Il Governo Renzi – e il partito da lui diretto – ha deciso di mettere le impronte digitali sul progetto di stravolgimento della Costituzione approvato a maggioranza. Abbiamo assistito a una trasformazione dello schieramento di centrosinistra ormai del tutto indistinguibile dal centrodestra: ne ha mutuato, infatti, programmi, comportamenti, valori, linguaggi, alleanze e, soprattutto, è diventato il referente politico di tutti i poteri dominanti. Hanno appoggiato il progetto renziano le banche d’affari, le associazioni confindustriali di ogni settore, la finanza internazionale, governi esteri e tanti altri soggetti di eguale natura a cominciare da tutta la grande stampa.

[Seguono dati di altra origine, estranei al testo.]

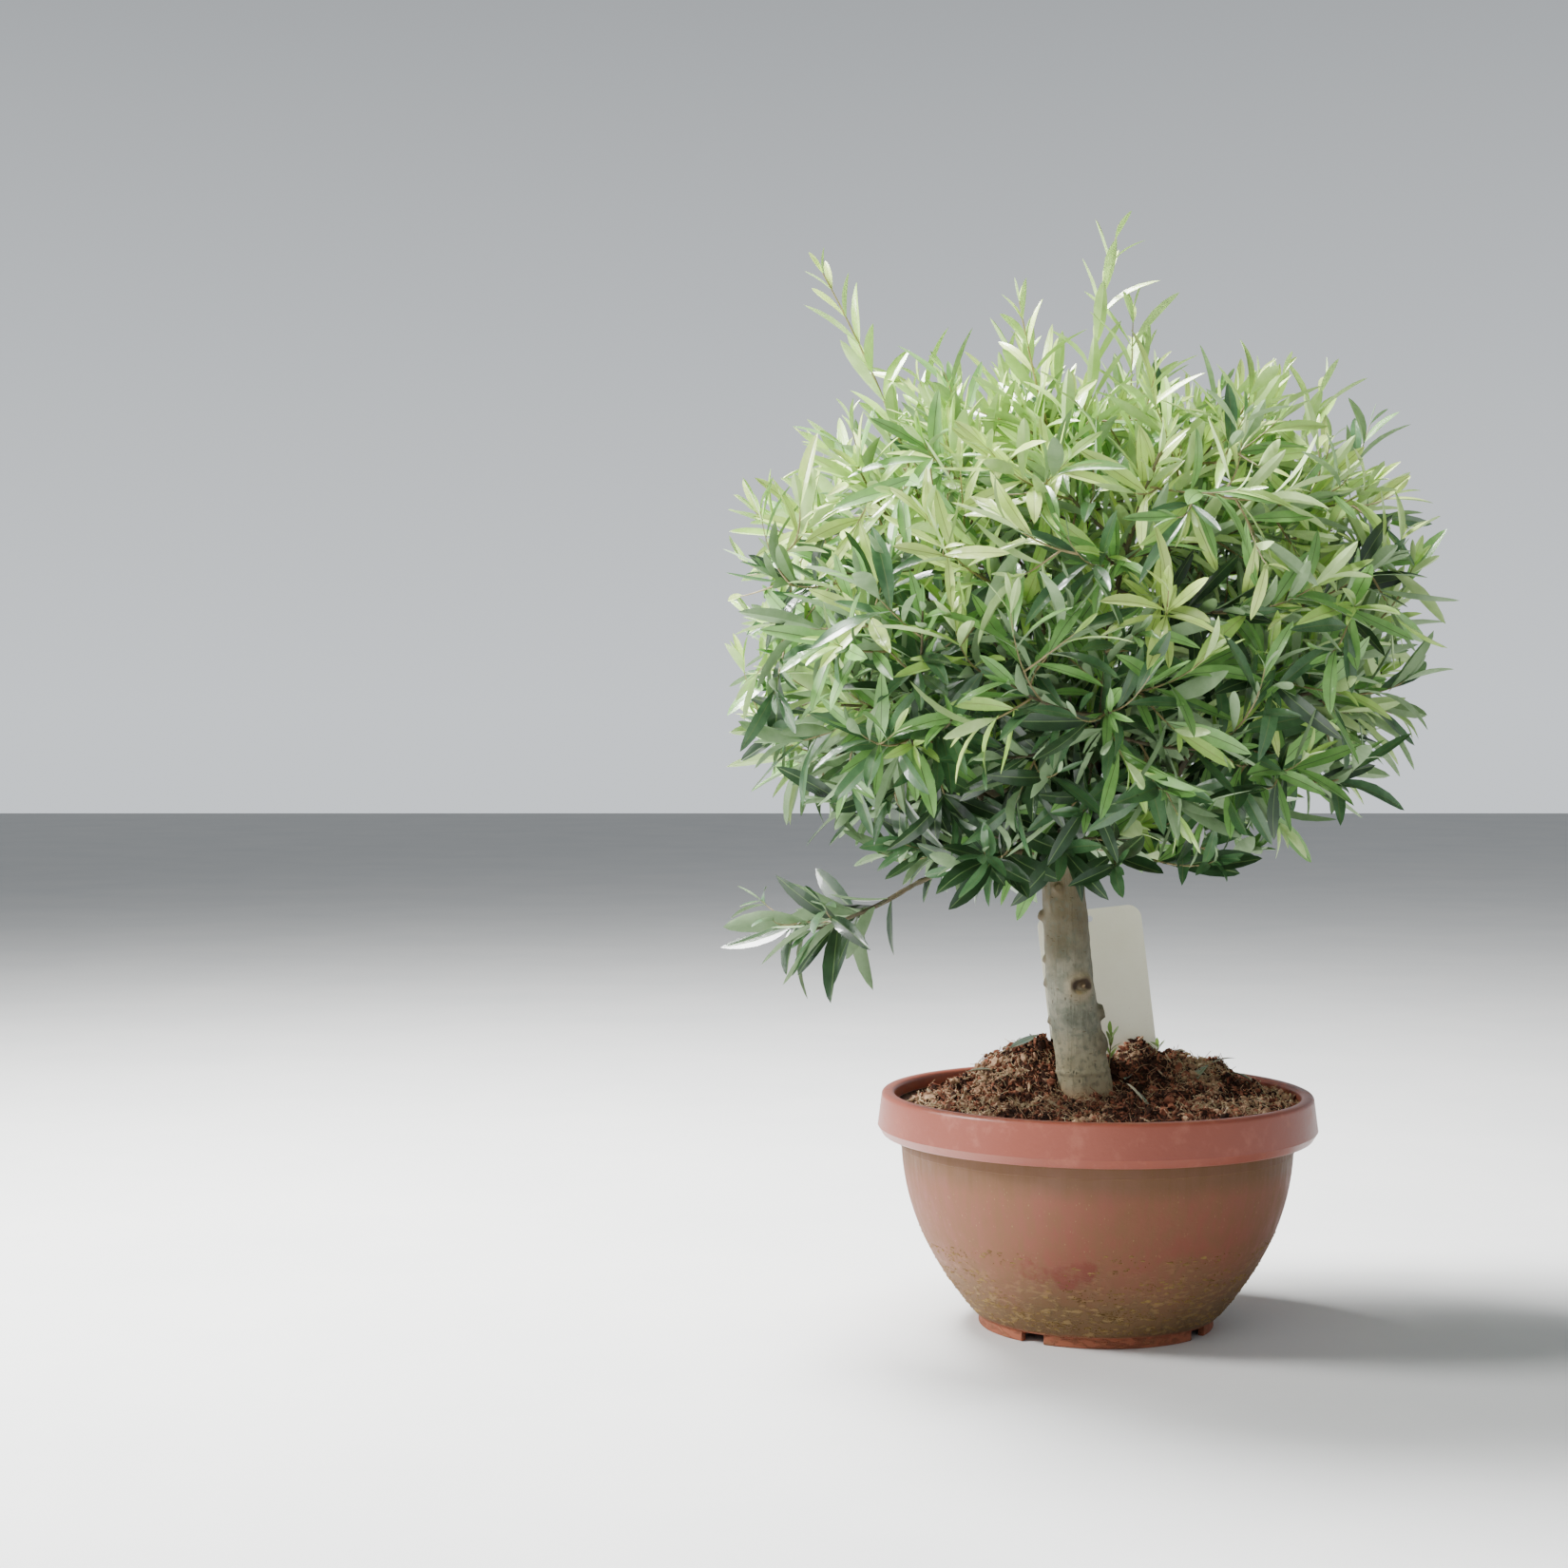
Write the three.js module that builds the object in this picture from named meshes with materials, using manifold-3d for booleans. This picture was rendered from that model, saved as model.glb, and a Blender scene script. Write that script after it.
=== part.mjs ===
// Olive bonsai in a bowl-shaped pot: pot, soil, trunk, boughs, masses of foliage and a bare label card.
// Millimetres, +Z up. The origin is the centre of the pot's underside, +X is to the right of the
// front view, and +Y goes away from it.
import * as THREE from "three";
import { mergeVertices } from "three/addons/utils/BufferGeometryUtils.js";
import Module from "manifold-3d";

const wasm = await Module();
wasm.setup();

// Clearance kept between any two sub-parts that touch on the real object.
const CLEARANCE = 0.3;
const WELD = 1e-3;

// Pot
const POT_WIDTH = 400;
const POT_HEIGHT = 213;
const POT_SIDES = 36;
const WALL = 3.5;
const BAND_HEIGHT = 39;
const BAND_OVERHANG = 18;
const BAND_TAPER = 3.5;
const BAND_WIDEST_RISE = 8;
const LIP_WIDTH = 12;
const LIP_ROUND = 4;
const LIP_EDGE_DROP = 1.2;
const LIP_EDGE_INSET = 2;
const LIP_DEPTH = 12;
const LIP_STEP = 1.5;
const FOOT_RADIUS = 107;
const FOOT_HEIGHT = 11;
const FOOT_WALL = 6;
const FLOOR_RISE = 6;
const FLOOR_THICKNESS = 4;
const FLOOR_FILLET_WIDTH = 9;
const FLOOR_FILLET_HEIGHT = 3;
const PAD_RADIUS = 22;
const NOTCH_WIDTH = 23;
const NOTCH_HEIGHT = 9;
const NOTCH_DEPTH = 24;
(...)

Voteremo NO convintamente perché dietro questo progetto di revisione costituzionale – per altro di pessima fattura tecnica – troviamo una vera e propria “resa dei conti” e di archiviazione della Costituzione nata dalla resistenza. Difendere l’attuale testo costituzionale significa difendere gli spazi di libertà e di democrazia residui.
Per altro ci sono dei Si che pronunceremmo volentieri: diremmo SI all’abrogazione del Jobs Act, Si all’abrogazione della legge c.d. Buona scuola, diremmo Si all’abrogazione dello Sblocca Italia, Si all’abrogazione delle legge sull’immigrazione c.d. Bossi Fini e ci sarebbero tante leggi approvate, nonostante la Costituzione, che meriterebbero la cancellazione immediata.
Questo per sottolineare – se mai ce ne fosse bisogno – che non stiamo difendendo il migliore dei mondi possibili.
Il 4 dicembre votiamo e facciamo votare NO allo stravolgimento della Costituzione.